# To be done
Lines containing the word "write" should be extracted in full.

# Rows
** start **

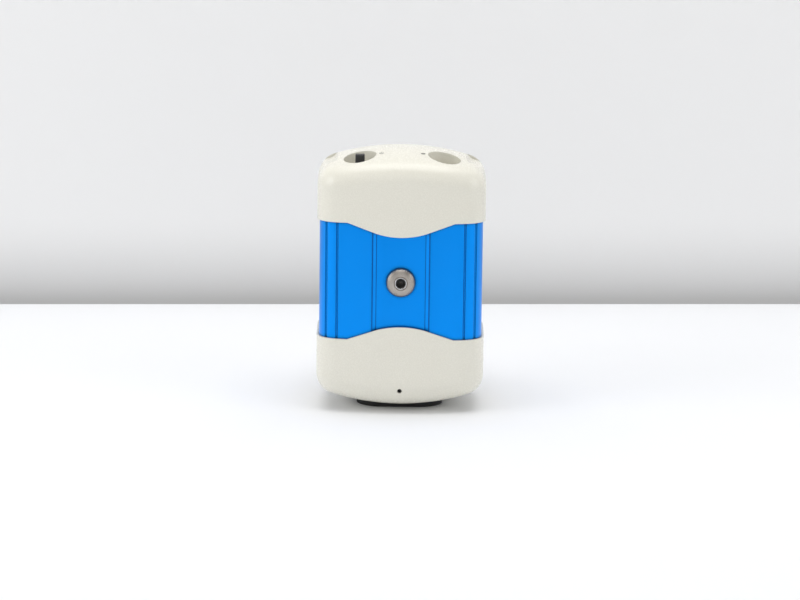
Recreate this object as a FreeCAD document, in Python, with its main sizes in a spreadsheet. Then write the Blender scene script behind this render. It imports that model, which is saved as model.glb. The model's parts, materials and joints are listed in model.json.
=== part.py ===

** end **
** start **

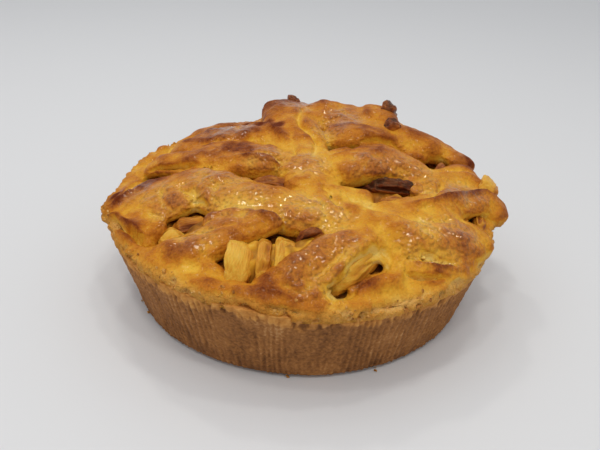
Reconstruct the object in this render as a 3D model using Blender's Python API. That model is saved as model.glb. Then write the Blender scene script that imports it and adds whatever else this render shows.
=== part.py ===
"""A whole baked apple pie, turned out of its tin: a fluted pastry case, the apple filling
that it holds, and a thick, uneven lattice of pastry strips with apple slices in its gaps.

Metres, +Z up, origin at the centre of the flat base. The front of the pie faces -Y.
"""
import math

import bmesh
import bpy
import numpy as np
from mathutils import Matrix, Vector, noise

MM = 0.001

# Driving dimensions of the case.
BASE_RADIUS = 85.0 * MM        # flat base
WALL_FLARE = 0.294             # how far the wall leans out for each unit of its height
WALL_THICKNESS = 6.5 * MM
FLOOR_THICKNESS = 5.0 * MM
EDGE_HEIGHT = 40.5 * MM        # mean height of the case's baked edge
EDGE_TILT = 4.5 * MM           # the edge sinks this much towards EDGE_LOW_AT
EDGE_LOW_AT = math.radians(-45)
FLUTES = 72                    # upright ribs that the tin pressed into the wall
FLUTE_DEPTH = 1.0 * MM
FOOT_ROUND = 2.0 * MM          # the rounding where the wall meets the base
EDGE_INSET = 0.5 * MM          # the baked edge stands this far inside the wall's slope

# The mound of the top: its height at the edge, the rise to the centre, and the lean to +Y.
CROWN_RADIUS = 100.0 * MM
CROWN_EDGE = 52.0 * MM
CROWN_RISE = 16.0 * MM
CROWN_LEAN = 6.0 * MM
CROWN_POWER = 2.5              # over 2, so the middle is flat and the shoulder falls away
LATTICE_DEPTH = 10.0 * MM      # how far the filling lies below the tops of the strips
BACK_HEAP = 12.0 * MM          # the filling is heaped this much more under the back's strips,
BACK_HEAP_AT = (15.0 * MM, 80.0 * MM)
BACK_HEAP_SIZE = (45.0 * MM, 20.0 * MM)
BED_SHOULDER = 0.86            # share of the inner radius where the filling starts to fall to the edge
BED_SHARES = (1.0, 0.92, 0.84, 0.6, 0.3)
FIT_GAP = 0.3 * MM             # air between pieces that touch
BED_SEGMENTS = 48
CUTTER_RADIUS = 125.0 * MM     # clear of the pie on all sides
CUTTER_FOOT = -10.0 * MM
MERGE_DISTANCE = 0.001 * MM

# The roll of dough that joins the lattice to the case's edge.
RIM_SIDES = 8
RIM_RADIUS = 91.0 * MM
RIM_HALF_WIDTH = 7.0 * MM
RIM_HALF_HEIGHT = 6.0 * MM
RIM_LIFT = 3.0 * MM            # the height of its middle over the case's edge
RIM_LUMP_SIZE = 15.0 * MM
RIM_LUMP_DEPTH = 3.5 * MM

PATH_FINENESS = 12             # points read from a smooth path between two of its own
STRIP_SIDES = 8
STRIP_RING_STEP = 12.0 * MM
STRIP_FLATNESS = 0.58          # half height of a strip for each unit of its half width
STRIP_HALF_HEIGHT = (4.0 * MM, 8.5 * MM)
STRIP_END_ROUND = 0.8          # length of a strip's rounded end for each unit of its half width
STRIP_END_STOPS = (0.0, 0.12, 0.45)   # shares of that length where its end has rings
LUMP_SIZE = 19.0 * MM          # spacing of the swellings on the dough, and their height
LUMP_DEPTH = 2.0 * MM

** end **

# Written answer
Recreate this object as a FreeCAD document, in Python, with its main sizes in a spreadsheet. Then write the Blender scene script behind this render. It imports that model, which is saved as model.glb. The model's parts, materials and joints are listed in model.json.
Reconstruct the object in this render as a 3D model using Blender's Python API. That model is saved as model.glb. Then write the Blender scene script that imports it and adds whatever else this render shows.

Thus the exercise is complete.